▶ **What you have to do**:
Consider the listing below. Extract exactly the lines from the line containing "addPiece('shelf_panel', shelfPanGeometry(), 'panel');" to the line containing "before the camera.", both included.

▶ **Data provided**:
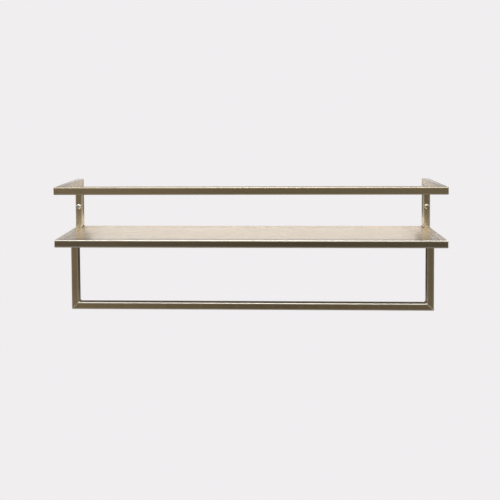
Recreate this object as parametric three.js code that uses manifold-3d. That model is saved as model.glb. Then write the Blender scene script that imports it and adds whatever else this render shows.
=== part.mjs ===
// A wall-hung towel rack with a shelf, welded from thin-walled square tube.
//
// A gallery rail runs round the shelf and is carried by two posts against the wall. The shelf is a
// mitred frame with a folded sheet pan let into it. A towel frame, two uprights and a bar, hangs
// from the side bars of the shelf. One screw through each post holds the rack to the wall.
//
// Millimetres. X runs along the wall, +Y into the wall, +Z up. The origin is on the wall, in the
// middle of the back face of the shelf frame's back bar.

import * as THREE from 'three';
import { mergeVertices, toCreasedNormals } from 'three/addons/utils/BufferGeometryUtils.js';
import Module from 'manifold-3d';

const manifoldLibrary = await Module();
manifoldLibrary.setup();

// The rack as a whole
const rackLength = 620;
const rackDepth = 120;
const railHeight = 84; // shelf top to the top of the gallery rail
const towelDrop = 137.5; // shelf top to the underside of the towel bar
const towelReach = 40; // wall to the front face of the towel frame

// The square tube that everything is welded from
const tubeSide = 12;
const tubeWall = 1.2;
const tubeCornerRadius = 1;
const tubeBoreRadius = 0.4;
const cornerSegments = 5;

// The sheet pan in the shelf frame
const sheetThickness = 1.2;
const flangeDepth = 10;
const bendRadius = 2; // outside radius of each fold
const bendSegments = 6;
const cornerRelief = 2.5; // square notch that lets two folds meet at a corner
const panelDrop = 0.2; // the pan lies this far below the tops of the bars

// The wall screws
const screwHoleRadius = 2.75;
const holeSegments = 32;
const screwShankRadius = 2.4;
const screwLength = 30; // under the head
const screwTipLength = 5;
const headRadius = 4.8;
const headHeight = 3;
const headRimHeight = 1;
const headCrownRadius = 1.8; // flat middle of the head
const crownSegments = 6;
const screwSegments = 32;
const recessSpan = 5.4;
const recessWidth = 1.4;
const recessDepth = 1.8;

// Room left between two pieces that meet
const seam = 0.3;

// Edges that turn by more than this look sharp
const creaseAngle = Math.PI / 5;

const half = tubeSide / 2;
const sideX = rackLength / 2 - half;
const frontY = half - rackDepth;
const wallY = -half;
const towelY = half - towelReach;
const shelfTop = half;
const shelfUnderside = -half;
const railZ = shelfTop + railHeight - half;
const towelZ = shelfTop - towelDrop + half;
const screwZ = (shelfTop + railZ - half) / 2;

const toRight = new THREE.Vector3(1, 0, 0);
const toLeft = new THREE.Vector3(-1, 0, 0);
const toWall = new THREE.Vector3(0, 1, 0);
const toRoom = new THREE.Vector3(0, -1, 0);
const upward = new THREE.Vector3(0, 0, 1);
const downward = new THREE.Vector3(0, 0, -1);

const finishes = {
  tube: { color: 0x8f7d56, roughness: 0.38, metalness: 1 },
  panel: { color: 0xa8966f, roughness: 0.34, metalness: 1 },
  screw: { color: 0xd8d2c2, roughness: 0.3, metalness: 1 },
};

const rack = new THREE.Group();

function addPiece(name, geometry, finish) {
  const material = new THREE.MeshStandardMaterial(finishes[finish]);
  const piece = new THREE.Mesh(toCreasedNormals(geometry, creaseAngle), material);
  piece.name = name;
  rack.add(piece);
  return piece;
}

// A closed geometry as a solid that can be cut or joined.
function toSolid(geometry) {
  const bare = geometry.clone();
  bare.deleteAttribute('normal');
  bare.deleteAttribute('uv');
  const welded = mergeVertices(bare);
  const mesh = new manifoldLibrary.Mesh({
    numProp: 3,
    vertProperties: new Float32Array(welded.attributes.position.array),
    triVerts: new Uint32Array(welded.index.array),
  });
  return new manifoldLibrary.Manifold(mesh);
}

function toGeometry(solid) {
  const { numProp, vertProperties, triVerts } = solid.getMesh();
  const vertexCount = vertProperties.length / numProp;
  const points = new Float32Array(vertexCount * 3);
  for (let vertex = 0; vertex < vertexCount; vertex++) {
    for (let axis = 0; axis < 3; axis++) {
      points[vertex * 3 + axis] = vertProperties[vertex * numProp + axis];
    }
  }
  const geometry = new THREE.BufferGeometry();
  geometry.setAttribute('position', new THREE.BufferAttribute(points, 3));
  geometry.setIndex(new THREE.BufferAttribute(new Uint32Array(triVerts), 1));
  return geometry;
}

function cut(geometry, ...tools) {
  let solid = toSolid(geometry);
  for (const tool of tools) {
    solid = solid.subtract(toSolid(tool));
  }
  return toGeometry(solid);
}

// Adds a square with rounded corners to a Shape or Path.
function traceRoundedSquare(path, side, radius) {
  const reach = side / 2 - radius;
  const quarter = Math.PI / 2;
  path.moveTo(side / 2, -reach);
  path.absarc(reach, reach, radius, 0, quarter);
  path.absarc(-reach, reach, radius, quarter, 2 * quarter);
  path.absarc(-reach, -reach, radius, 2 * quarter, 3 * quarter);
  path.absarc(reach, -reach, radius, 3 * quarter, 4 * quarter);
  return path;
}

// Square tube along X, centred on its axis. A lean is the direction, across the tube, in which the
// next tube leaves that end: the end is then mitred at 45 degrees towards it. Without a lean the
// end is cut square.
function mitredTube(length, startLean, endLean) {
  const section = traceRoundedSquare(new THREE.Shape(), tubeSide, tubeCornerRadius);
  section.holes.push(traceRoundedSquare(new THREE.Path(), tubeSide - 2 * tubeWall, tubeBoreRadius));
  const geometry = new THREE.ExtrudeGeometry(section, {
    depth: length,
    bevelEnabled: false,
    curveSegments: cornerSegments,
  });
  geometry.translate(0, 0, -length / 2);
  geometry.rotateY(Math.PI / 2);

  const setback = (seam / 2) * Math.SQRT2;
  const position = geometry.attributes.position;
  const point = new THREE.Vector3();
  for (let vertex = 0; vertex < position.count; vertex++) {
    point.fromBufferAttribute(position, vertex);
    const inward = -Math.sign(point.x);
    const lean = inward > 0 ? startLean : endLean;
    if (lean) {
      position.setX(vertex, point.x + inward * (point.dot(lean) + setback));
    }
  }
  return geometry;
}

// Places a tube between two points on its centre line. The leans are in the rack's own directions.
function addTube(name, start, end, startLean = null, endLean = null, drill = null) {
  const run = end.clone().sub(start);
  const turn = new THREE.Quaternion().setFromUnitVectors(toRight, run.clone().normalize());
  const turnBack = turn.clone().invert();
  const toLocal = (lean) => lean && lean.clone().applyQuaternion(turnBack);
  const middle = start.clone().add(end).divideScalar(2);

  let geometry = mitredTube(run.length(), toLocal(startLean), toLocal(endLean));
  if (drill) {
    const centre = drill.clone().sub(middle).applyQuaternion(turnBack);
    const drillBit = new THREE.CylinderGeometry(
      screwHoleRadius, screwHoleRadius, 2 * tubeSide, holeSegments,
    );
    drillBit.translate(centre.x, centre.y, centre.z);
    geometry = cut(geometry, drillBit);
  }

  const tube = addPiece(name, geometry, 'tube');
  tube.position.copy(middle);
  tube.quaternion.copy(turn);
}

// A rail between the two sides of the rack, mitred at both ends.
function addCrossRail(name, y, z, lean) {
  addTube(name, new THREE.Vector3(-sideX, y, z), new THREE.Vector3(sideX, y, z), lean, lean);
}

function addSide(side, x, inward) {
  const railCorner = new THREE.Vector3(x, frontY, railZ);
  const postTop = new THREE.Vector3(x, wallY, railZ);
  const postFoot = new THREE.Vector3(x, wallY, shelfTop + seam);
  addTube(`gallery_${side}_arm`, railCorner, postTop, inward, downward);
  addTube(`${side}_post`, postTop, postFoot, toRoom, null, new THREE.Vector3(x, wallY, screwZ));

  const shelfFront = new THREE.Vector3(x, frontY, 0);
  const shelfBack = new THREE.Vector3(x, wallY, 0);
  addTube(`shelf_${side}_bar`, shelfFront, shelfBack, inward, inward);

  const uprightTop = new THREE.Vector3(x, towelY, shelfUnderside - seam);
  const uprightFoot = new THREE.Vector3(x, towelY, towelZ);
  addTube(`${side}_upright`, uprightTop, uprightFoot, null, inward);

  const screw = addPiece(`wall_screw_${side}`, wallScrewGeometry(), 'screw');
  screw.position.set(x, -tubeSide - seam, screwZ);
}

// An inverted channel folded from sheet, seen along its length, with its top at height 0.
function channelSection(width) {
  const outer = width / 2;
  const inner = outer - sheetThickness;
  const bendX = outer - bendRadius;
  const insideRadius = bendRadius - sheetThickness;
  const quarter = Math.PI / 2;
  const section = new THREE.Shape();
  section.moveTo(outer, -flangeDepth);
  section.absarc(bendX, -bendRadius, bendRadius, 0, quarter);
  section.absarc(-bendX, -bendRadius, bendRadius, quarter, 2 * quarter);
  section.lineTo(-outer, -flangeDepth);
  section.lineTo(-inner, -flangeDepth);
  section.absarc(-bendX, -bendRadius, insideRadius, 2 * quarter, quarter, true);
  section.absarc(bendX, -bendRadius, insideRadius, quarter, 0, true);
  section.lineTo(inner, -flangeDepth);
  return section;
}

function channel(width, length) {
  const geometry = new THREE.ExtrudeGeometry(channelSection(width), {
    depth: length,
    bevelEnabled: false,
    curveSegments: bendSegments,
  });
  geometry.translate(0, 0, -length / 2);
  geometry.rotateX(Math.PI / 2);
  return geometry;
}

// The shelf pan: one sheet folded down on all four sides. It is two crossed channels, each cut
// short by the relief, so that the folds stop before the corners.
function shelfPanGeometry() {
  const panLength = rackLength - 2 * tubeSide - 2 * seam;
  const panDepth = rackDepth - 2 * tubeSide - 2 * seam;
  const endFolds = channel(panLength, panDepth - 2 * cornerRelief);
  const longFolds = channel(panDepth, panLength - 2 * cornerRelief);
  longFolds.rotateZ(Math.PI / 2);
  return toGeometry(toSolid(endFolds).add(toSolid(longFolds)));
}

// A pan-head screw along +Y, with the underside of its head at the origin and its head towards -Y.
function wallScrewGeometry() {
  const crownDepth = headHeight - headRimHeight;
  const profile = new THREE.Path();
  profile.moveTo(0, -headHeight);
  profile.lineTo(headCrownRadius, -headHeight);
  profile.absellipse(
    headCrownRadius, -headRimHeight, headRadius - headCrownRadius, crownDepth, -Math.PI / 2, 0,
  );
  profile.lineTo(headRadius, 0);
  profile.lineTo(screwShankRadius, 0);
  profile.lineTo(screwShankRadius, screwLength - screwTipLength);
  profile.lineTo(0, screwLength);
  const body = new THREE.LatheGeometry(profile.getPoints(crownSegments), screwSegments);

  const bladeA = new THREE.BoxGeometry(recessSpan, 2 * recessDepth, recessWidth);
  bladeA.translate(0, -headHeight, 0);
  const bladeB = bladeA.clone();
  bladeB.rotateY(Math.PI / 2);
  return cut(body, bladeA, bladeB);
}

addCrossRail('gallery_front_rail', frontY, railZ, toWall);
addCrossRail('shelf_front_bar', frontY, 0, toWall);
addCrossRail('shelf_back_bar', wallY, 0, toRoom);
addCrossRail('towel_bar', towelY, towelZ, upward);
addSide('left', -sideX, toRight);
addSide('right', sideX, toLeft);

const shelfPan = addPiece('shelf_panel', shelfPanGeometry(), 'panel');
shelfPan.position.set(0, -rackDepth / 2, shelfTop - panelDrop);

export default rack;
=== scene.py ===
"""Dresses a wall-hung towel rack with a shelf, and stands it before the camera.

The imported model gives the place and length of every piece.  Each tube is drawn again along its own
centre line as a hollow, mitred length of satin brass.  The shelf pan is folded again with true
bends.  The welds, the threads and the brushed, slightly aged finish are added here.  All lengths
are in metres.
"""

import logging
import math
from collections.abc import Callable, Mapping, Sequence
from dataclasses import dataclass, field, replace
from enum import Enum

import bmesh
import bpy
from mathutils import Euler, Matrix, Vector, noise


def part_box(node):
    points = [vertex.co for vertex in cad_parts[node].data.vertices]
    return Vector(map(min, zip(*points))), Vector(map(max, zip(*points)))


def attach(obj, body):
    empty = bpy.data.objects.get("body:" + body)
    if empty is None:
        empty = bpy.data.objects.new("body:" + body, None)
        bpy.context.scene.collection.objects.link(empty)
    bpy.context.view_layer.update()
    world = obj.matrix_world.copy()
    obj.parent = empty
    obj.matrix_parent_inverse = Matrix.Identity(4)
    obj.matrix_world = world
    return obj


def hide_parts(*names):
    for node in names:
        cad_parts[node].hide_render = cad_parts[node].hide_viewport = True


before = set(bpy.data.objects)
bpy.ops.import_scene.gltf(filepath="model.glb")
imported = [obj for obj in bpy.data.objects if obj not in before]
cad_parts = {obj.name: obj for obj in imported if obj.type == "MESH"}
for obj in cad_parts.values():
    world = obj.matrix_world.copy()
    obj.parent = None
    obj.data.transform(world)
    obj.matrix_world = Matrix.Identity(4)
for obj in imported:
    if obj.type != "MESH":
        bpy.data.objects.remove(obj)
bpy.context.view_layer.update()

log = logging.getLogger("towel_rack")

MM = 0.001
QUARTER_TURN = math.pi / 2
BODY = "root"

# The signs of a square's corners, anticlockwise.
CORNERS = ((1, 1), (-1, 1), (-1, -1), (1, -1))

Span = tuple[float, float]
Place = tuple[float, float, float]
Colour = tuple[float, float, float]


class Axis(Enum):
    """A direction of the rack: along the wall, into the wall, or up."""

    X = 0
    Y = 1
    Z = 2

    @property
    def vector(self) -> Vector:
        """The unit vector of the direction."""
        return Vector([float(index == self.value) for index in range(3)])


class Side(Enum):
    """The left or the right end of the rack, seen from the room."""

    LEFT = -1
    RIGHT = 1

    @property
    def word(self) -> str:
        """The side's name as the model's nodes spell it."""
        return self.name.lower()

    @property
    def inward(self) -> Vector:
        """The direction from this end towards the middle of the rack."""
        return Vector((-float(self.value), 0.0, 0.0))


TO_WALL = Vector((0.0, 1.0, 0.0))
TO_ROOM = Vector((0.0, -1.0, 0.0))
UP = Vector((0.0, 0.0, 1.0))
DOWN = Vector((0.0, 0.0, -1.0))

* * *

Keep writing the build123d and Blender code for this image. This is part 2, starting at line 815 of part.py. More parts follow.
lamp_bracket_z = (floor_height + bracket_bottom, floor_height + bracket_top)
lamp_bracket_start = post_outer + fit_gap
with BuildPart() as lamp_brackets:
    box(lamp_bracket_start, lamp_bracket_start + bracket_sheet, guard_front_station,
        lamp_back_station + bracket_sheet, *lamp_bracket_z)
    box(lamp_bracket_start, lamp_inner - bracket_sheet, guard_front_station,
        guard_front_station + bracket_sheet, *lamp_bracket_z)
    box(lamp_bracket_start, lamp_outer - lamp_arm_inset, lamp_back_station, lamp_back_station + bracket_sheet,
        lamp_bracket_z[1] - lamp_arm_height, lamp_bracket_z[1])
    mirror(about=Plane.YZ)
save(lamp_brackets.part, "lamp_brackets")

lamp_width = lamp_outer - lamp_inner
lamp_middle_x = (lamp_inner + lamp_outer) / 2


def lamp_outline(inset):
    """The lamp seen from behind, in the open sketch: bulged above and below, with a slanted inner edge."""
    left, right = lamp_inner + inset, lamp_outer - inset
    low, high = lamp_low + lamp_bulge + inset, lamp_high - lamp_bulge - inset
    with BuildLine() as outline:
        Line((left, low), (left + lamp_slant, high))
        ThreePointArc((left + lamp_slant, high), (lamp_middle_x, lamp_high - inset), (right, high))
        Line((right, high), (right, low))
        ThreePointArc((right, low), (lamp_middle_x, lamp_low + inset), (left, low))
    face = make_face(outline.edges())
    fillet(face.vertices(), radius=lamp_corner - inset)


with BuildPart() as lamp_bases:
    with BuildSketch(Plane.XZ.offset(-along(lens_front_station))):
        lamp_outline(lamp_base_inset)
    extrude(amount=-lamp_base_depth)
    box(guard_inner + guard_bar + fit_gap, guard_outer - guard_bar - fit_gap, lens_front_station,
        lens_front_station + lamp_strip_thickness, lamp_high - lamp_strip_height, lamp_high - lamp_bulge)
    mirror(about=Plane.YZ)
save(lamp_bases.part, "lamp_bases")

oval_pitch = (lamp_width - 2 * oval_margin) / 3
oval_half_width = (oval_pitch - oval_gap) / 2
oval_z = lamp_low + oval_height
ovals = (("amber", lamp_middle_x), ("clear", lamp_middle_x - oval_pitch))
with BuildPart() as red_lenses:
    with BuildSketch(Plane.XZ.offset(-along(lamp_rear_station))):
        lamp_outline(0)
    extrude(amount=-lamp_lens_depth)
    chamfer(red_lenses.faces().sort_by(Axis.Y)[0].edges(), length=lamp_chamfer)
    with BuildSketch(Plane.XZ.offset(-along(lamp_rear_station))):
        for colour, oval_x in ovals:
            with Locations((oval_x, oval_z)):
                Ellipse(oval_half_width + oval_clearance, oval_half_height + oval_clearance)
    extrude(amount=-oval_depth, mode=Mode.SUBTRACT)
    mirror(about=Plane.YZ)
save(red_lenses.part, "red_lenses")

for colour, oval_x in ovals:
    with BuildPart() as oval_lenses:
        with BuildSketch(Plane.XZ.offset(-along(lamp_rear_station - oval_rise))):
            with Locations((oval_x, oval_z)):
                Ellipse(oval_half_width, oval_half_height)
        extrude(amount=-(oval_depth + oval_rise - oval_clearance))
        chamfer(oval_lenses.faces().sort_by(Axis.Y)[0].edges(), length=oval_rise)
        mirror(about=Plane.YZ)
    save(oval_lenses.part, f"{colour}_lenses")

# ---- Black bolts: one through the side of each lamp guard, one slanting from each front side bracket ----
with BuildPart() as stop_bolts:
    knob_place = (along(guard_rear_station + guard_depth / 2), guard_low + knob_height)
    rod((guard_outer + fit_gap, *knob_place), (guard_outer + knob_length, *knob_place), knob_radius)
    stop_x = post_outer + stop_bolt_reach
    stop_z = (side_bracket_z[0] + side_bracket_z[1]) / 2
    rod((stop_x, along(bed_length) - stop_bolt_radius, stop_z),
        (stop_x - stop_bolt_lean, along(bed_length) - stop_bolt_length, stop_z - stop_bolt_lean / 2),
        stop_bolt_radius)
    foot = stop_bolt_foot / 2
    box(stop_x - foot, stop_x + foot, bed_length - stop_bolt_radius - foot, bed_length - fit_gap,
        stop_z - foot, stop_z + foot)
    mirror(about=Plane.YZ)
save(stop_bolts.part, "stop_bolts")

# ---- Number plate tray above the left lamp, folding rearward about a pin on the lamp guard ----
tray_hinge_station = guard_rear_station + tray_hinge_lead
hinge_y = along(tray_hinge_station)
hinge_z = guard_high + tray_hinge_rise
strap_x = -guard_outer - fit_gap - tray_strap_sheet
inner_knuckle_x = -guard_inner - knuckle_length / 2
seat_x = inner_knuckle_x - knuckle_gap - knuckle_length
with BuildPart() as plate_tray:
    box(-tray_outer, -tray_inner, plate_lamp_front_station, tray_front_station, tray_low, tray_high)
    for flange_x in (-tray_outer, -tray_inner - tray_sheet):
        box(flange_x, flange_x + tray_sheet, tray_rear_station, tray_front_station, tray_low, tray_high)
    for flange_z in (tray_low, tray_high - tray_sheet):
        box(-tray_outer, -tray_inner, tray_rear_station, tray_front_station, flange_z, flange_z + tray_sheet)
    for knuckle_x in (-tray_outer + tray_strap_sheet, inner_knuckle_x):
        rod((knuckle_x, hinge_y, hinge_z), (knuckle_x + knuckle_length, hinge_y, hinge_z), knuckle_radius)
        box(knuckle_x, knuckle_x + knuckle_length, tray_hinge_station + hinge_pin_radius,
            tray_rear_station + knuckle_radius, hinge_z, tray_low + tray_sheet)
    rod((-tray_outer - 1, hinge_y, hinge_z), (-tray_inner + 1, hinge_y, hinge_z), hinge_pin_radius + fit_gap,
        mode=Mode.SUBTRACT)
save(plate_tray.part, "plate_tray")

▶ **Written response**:
const shelfPan = addPiece('shelf_panel', shelfPanGeometry(), 'panel');
shelfPan.position.set(0, -rackDepth / 2, shelfTop - panelDrop);

export default rack;
=== scene.py ===
"""Dresses a wall-hung towel rack with a shelf, and stands it before the camera.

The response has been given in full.